I am always careful with historical analogies because obviously we are in a different world order now than we were back in 1939 or 1940. I can see why the Baltic states feel that way because it reminds them of their own experience. But we should think in terms of what the international order is now and what consequences this annexation will have on the international order that we have. One of the core principles of this order is the respect for territorial integrity and the non-use of force -- which are core principles in the United Nations Charter. Now one of the permanent members of the UN Security Council is openly violating these principles, which, of course, cannot be good news for any country in the world.

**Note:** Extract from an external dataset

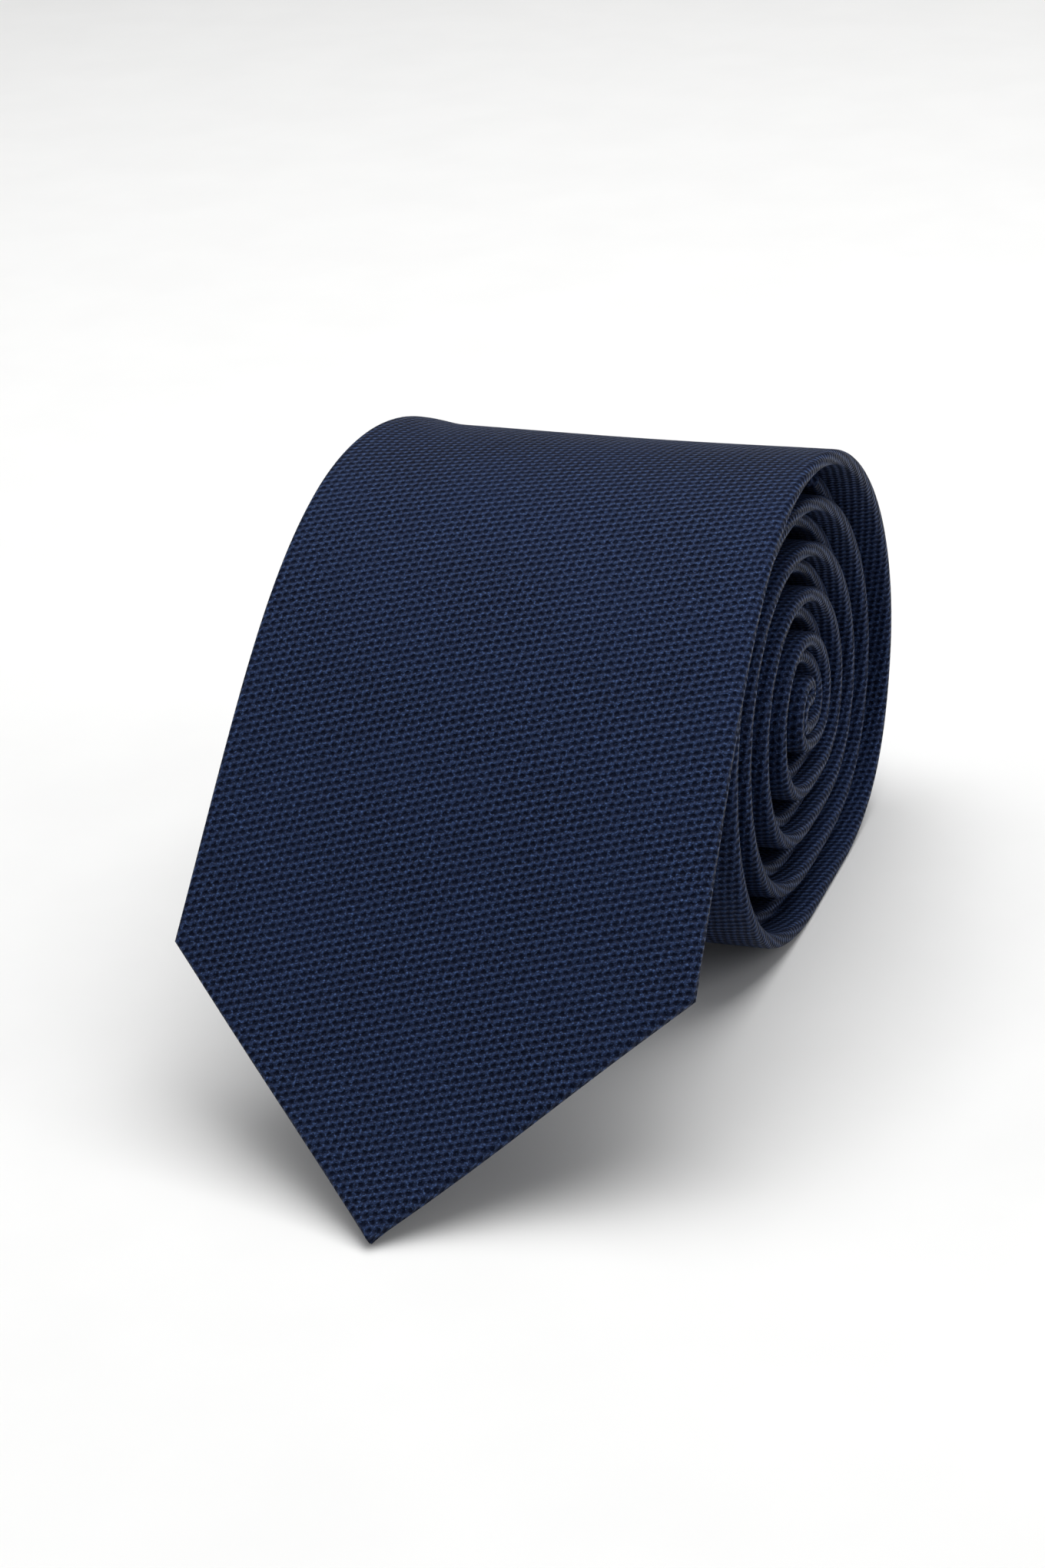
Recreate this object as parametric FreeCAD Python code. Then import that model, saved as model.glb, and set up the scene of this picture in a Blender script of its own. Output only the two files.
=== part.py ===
"""Necktie, folded in half and rolled up from the fold, standing on its roll.

Row frame: X runs along the roll's axis, the hanging blade faces -Y, +Z is up.
The origin is the centre of the bounding box's bottom face.  Millimetres.

Every layer follows one line, the middle of the flattened tie.  A place on the tie is
s, the length along that line from the blade's point, x, the distance across it, and n,
the height above its middle, positive on the good side of the cloth.
"""
import FreeCAD
import Part
import bisect
import math
import os

# ---------------------------------------------------------------- driving dimensions
BLADE_WIDTH = 76.0          # widest part of the blade, at its shoulders
NECK_WIDTH = 35.0           # narrowest part, behind the collar
TAIL_WIDTH = 41.0           # widest part of the small end
NECK_AT = 700.0             # where the tie is narrowest, from the blade's point
THICKNESS = 2.3             # pressed tie: two layers of cloth, turned edges and interlining
CLOTH = 0.42                # shell cloth with its turned hem
INTERLINING = 1.0
TIPPING = 0.2
PLAY = 0.08                 # room between one layer and the next inside the tie

ROLL_TURNS = 4.97           # double turns from the crest to the fold
TURNS_TO_CENTRE = 5.5       # turns at which the spiral would reach its centre
STRAND_STEP = 2.65          # blade half to tail half, middle to middle
LOOP_ROOM = 1.2             # extra room where the keeper loop lies between them
CORE_Y, CORE_Z = 113.5, 29.45    # the spiral's centre, with the blade's point at y = 0
CREST_TURN = -40.0          # degrees of turn where the hanging blade leaves the roll
TAIL_TURN = -8.0            # degrees of turn where the small end stops
POINT_SLOPE = 35.0          # slope of the blade at its point on the table
FLAT_LIFT = 0.20            # how far the weight presses the bottom turn flat
FLAT_EASE = 0.10            # height over which it rounds up from the flat
LOOP_TURN, LOOP_REACH = 92.0, 75.0   # degrees: where the loop's extra room is, and its reach

FIRST_HINGE = 111.0         # s where the hanging blade folds at the crest
SECOND_HINGE = 59.0         # s where it folds in the middle
HINGE_GAP = 0.16            # cut between two stretches of the blade

BLADE_SEAM = 450.0          # s of the two seams that join the three cuts of cloth
NECK_SEAM = 905.0
SEAM_GAP = 0.30
SLIT = 0.55                 # half width of the gap between the back flaps
OPENING_END = 106.0         # s where the flaps meet on the blade, at the bar tack
HEM = 15.0                  # depth of the turned hem at each end
TAIL_HEM_DEPTH = 11.0
TAIL_OPENING_LENGTH = 70.0  # from the small end's point to its bar tack
EDGE = 0.6                  # cloth thickness across the folded edge
POINT = 1.6                 # the folded point is solid cloth up to here
TIP_TRIM = 0.1              # the point is blunt by this much

TIPPING_END = 150.0         # s where the blade's tipping stops
TAIL_TIPPING = 90.0         # length of the small end's tipping
LINING_START = 4.0          # distance from each point to the interlining
TIPPING_START = 5.0         # and to the tipping

RIGHT_END = 31.5            # x that the rolled right edges settle at
RIGHT_SETTLE = 200.0        # length over which they do
TAIL_RECESS = 2.0           # how far the tail half sits behind that
RECESS_LENGTH = 60.0        # length after the fold over which it moves back

THREAD = 0.35               # width of a sewing thread
THREAD_LOW, THREAD_HIGH = 0.17, 0.02     # its reach under the surface that it is sewn on
SLIP_LOW, SLIP_HIGH = -1.0, -0.8         # n of the slip-stitch thread, between the flaps
SLACK_LOW, SLACK_HIGH = -1.1, -0.8
SLACK_LENGTH, SLACK_HALF = 12.0, 1.2     # the slack loop at the small end
KEEPER_AT, KEEPER_SPAN, KEEPER_WIDTH = 200.0, 46.0, 12.0
KEEPER_FOOT, KEEPER_RISE, KEEPER_CLOTH = 6.0, 0.15, 0.5
LABEL_AT, LABEL_WIDE, LABEL_LONG = 175.0, 36.0, 26.0
CARE_AT, CARE_WIDE, CARE_LONG = 219.0, 18.0, 14.0
LABEL_LOW, LABEL_HIGH = 0.29, 0.03       # a label's reach under the blade's back
SEWN_GAP = 0.03             # air under a sewn-on piece
LONG_STRETCH = 1180.0       # s that halves the longest run of one face

HANGING_STEPS = 240
FOLD_STEPS = 24

HALF = THICKNESS / 2


# ---------------------------------------------------------------- the line through the roll
def radius_at(turn):
    """Distance of the blade half from the roll's centre; turn is in degrees, 0 at the top."""
    a = math.radians(turn)
    shape = (41.7 + 3.9 * math.cos(a) - 8.8 * math.sin(a) - 5.3 * math.cos(2 * a)
             - 2.5 * math.sin(2 * a) + 0.4 * math.cos(3 * a) + 0.8 * math.sin(3 * a))
    return shape * (1.0 - turn / 360.0 / TURNS_TO_CENTRE)


def spiral_point(turn):
    a = math.radians(turn)
    r = radius_at(turn)
    return CORE_Y + r * math.sin(a), CORE_Z + r * math.cos(a)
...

RFE/RL: The Council of Europe has said Russia’s “abuse” of the referendum process is an “attempt to destroy democracy and the rule of law.” Given the seriousness of that warning, how do you think the international community will or should react if Moscow proceeds with these referendums and with the annexation of even more Ukrainian territory?

There can be no recognition of these referendums. These are not referendums, so I wouldn’t even comment about them in terms of democracy or the rule of law. It is not a referendum, and the international community should basically say that and say that they are null and void. We cannot consider that there has been any form of legitimate voting in these regions under the current conditions.